#### EXERCISE INPUTS

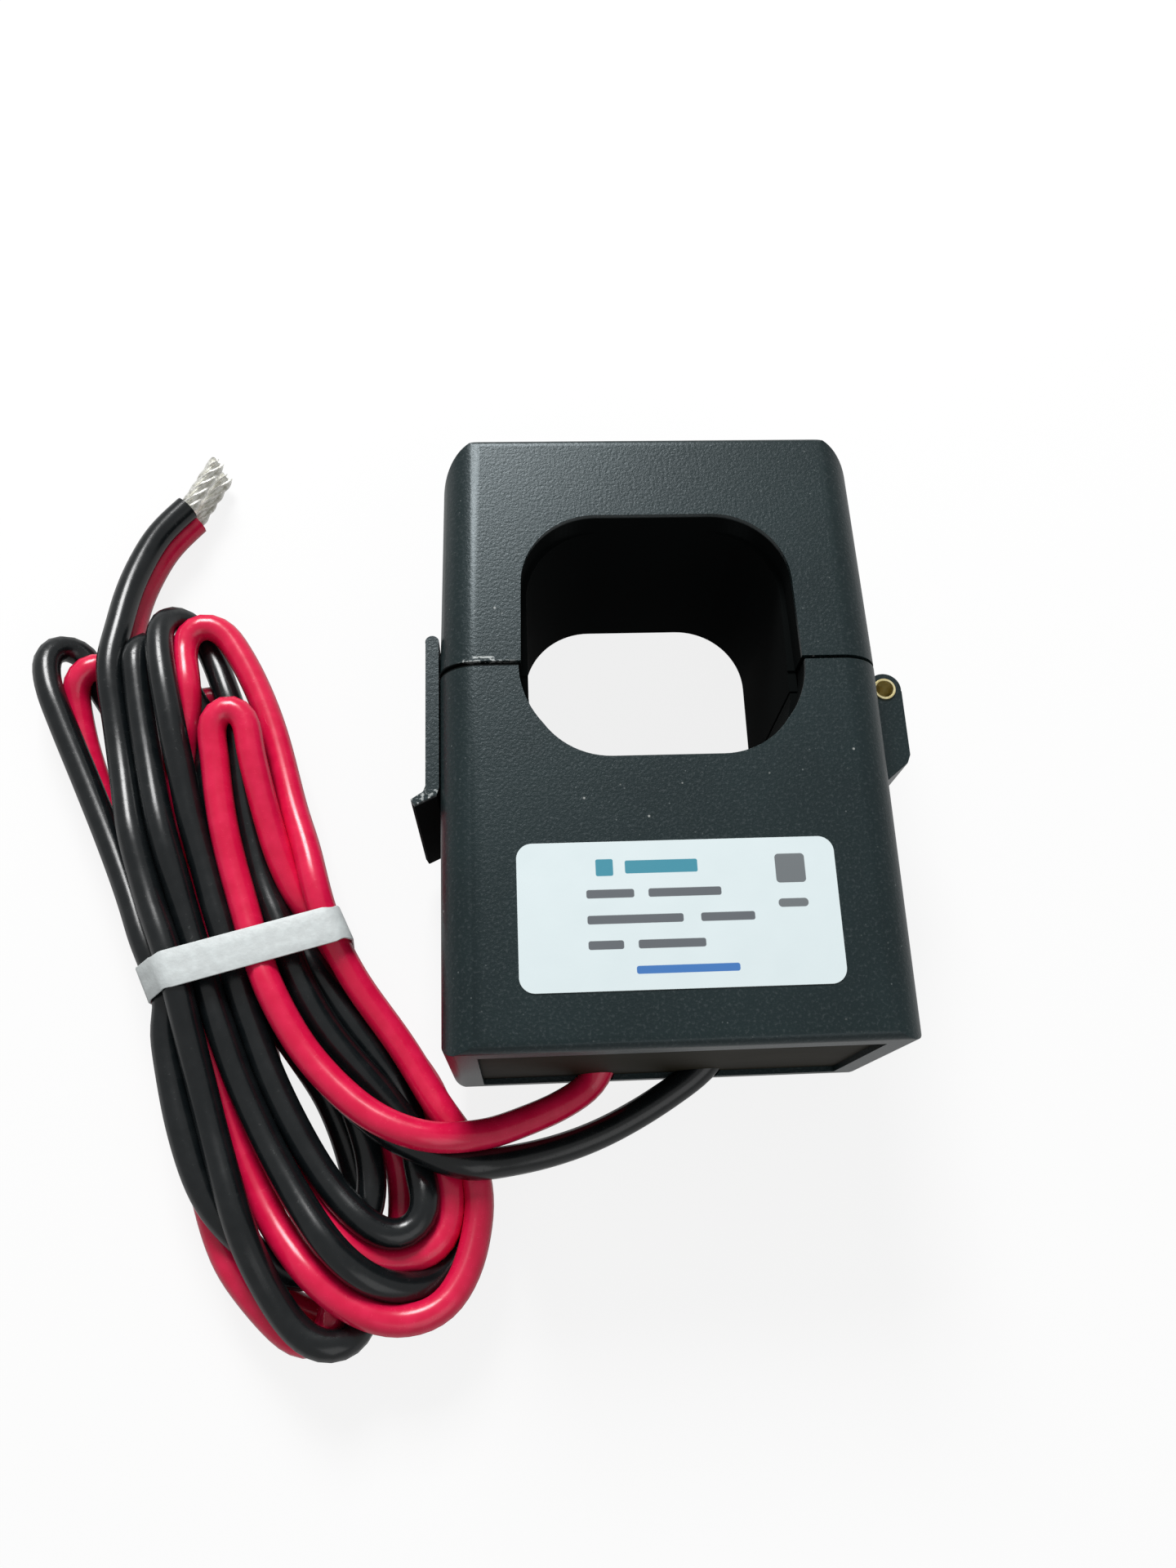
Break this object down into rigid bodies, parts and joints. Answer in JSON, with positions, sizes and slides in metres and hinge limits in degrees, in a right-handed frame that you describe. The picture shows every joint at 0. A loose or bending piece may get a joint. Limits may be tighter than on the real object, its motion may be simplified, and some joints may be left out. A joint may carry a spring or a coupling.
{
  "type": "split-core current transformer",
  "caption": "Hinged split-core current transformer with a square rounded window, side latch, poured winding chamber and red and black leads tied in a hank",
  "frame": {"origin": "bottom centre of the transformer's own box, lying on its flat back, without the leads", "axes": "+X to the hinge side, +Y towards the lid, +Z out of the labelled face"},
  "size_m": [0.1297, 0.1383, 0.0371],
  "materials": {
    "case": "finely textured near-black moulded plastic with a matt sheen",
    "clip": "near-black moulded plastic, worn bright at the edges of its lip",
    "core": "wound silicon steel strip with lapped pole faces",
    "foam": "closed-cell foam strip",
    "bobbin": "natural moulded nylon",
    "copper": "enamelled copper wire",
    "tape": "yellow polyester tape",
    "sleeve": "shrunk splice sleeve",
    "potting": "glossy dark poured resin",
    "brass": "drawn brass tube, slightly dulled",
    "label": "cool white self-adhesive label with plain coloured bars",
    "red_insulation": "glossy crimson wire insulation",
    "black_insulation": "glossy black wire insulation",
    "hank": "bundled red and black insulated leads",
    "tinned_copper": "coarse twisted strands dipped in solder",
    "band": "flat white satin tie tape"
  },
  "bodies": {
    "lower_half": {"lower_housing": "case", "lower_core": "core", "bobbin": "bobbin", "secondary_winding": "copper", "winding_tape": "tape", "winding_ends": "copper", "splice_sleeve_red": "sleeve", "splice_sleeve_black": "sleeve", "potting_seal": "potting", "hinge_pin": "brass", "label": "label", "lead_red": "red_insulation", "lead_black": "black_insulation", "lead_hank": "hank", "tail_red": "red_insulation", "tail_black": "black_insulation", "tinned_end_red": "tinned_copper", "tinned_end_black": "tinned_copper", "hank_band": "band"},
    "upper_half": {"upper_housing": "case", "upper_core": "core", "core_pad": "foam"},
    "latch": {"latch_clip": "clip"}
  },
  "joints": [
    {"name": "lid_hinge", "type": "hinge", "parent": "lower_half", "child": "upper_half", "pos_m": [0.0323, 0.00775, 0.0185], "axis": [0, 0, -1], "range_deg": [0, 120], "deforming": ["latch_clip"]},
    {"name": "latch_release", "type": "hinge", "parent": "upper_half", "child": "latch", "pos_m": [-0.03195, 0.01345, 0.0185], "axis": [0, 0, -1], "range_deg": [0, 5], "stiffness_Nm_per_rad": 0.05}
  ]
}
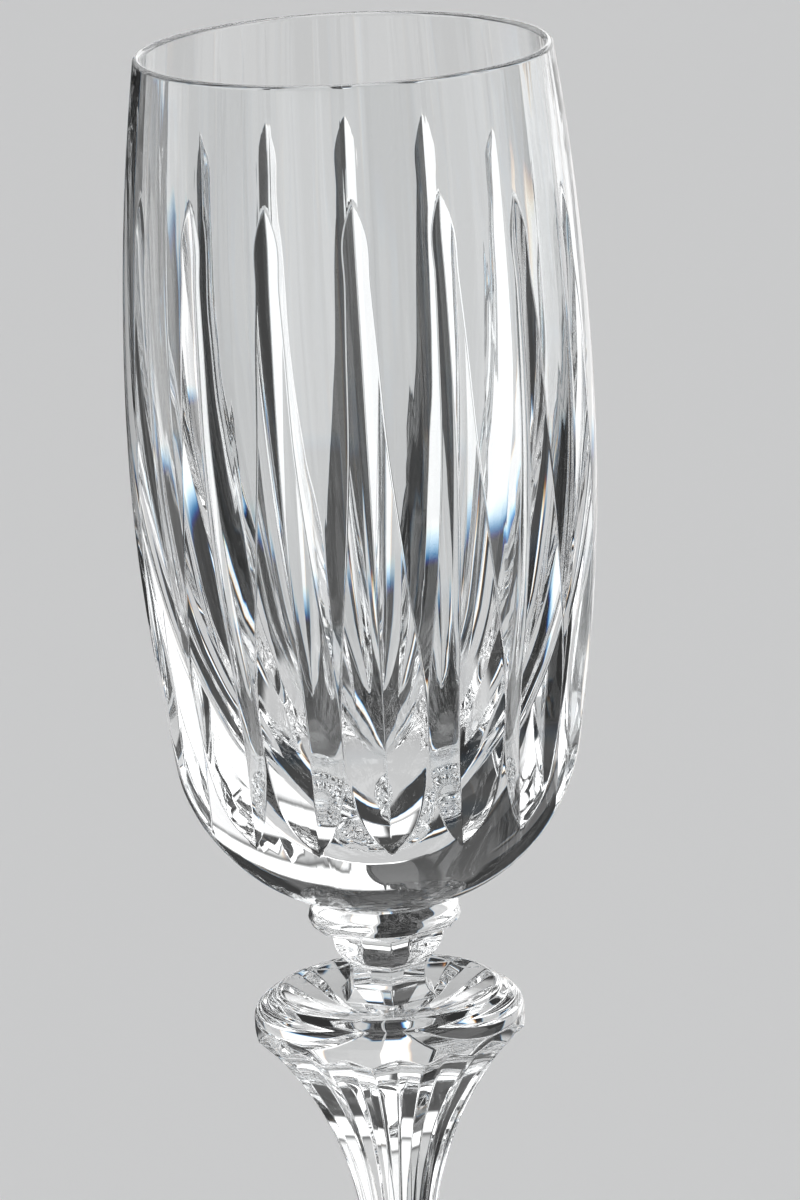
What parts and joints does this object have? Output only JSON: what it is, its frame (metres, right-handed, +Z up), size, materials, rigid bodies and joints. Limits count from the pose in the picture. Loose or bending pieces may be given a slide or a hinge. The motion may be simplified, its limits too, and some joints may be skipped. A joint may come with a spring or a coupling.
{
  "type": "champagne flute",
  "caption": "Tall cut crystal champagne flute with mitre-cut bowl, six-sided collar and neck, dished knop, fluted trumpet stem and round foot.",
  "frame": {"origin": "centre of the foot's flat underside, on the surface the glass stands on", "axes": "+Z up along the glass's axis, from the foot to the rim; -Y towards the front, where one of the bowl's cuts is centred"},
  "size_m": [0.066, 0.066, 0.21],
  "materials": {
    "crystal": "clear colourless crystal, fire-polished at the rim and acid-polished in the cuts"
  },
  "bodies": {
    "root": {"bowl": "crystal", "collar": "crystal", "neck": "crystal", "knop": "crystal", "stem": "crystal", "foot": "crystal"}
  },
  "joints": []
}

########

Reproduce each line from the records that contains the word "JSON".

■ **EXERCISE RESULT**:
Break this object down into rigid bodies, parts and joints. Answer in JSON, with positions, sizes and slides in metres and hinge limits in degrees, in a right-handed frame that you describe. The picture shows every joint at 0. A loose or bending piece may get a joint. Limits may be tighter than on the real object, its motion may be simplified, and some joints may be left out. A joint may carry a spring or a coupling.
What parts and joints does this object have? Output only JSON: what it is, its frame (metres, right-handed, +Z up), size, materials, rigid bodies and joints. Limits count from the pose in the picture. Loose or bending pieces may be given a slide or a hinge. The motion may be simplified, its limits too, and some joints may be skipped. A joint may come with a spring or a coupling.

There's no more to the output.